The thing about Dukes is to remember his age and his talent. It's not too early to think he will be an All-Star someday, probably pretty soon if he stays with the Nats. However, the guy has Hall of Fame level of ability. The question is how far will that talent take him -- will he develop into a Hall of Famer? He has the kind of power that Manny Ramirez has, but he's much better in the field and he has a gun for an arm. He's also starting to show the kind of consistency that will produce .300+ batting averages, at a ridiculously young age. To combine that kind of power, the ability to hit for average, and throw in a decent glove and real speed? There are never more than a few players with that kind of ability. Fewer still realize the potential they possess. Dukes has all the talent in the world. I hope that his career will be as exciting as his potential.

Posted by: Fisch Fry | August 29, 2008 6:35 PM | Report abuse

>I would love to see a starting outfield next year of Dukes in right, Milledge in center and Harris in left. Every since it was disclosed how seriously injured Wily Mo has been all season I have wondered just what he would be like if he was fully healed. The end of last season showed us the potential power that could be his future. I think that a resurgent Wily Mo could be a starter in left field which would give us a powerful outfield. If Wily Mo can not come back I would be delighted to have Mr. Harris in left. As for Kearns, I have yet to see for any extended duration just what is supposed to be worth 8 million dollars next year. <

Yeah I get the feeling that there will be more outfielders than slots next year, if things remain the same roster-wise.
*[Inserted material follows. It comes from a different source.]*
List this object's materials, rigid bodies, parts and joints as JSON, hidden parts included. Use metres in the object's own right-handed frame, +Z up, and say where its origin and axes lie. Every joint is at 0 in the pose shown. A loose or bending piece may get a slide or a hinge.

I was thinking that the solution may be to put one of those guys at 1B, since we're gonna need a solution there anyway. You know, Kearns, Wily Mo - both of them could play a good 1B defensively. I don't see why not. They're both signed anyway. But I would definitely run Wily Mo out to play first, if nothing else. I mean, you throw the ball and you can't miss him.